Nicholas Co. Commission gets lesson in ethics/open meetings law

Public business must be carried out in the open.  That’s self-evident, but it still does not always happen.

The latest example of the failure of a local government in West Virginia to be open about the public’s business comes from the Nicholas County Commission.

Last August, the Commission hired Roger Beverage as the county administrator at a salary of $60,000 a year.   A local citizen, Tim Clifford, challenged the hiring, claiming the Commission acted illegally.

Clifford, who represented himself in the legal fight, took the Commission to court, and the court took the Commission to task. The state Supreme Court appointed Webster County Circuit Court Judge Jack Alsop to hear the case, and Alsop unloaded on the commissioners.

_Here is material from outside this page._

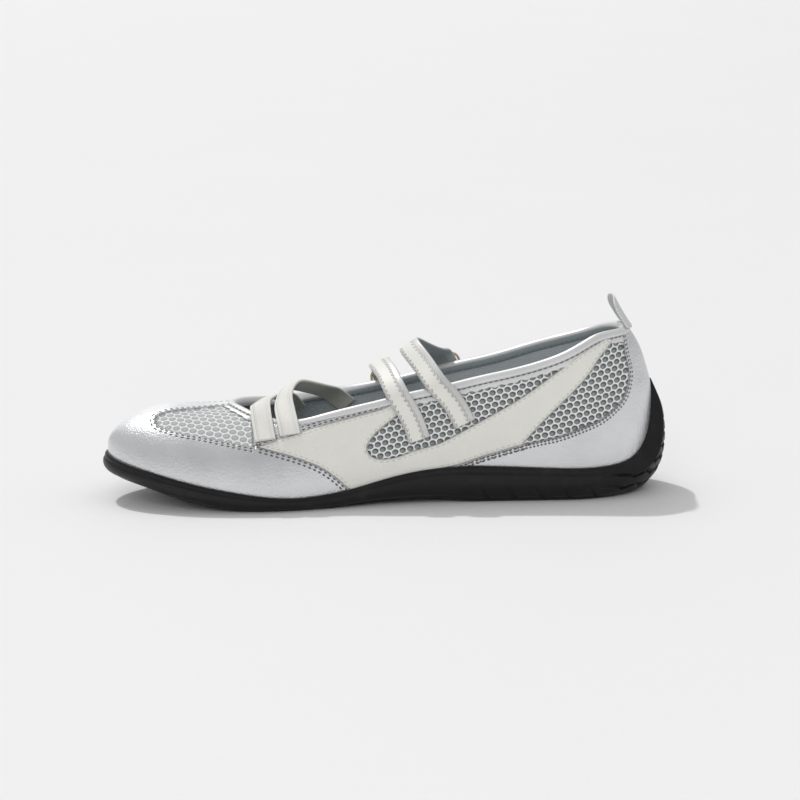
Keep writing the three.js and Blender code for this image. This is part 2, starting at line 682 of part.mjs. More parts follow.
// Closed outline through a table; rows marked corner stay sharp, the rest are rounded.
function outline(table, second) {
  const places = table.map((row) => new THREE.Vector2(
    HEEL_BACK - row.x * LENGTH,
    second === 'z' ? row.z * COLLAR_HEIGHT : row.y * BALL_WIDTH,
  ));
  const count = places.length;
  const points = [];
  for (let i = 0; i < count; i++) {
    const a = places[i];
    const b = places[(i + 1) % count];
    const before = table[i].corner ? a : places[(i + count - 1) % count];
    const after = table[(i + 1) % count].corner ? b : places[(i + 2) % count];
    const straight = table[i].corner && table[(i + 1) % count].corner;
    const parts = straight ? 1 : 2;
    for (let k = 0; k < parts; k++) {
      const u = k / parts;
      const hermite = (p) => {
        const ta = (b[p] - before[p]) * (table[i].corner ? 1 : 0.5);
        const tb = (after[p] - a[p]) * (table[(i + 1) % count].corner ? 1 : 0.5);
        return (2 * u ** 3 - 3 * u ** 2 + 1) * a[p] + (u ** 3 - 2 * u ** 2 + u) * ta
          + (3 * u ** 2 - 2 * u ** 3) * b[p] + (u ** 3 - u ** 2) * tb;
      };
      points.push(new THREE.Vector2(hermite('x'), hermite('y')));
    }
  }
  return THREE.ShapeUtils.isClockWise(points) ? points.reverse() : points;
}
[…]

Alsop found, among other things:

–The Nicholas County Commission violated the state’s Open Government Proceedings Act.  Beverage’s job description and guidelines about his responsibilities distributed to county employees “were neither discussed nor approved during an open county commission meeting.”

–Beverage violated the state Ethics Act when he was allowed to create his own job description and formulate his salary.  Additionally, the job description was not created until “a significant time after the hire” and he drafted that description to parallel his own qualifications.

–Judge Alsop said, “The Commission’s failure to adopt a job description prior to hiring a County Administrator, in addition to allowing Mr. Beverage to create the job description and salary for a job in which has unquestionable economic interest, is blatantly improper.”

–The County Commission sought to modify their form of county government without following procedures established by state law.

Judge Alsop ordered the hiring of Beverage be rescinded and the position of County Administrator be eliminated.  Additionally, the Judge ordered the county to pay the costs Tim Clifford incurred bringing the action.

County Commissioners are part-time public officials, so it’s understandable that they may not be intimately familiar with every chapter and verse of the state’s open meeting and ethics rules.

But what happened in Nicholas County was a series of gross violations of the kind that undermine the public’s confidence in their local government.  There’s an appropriate place to conduct the public’s business, and that’s in public.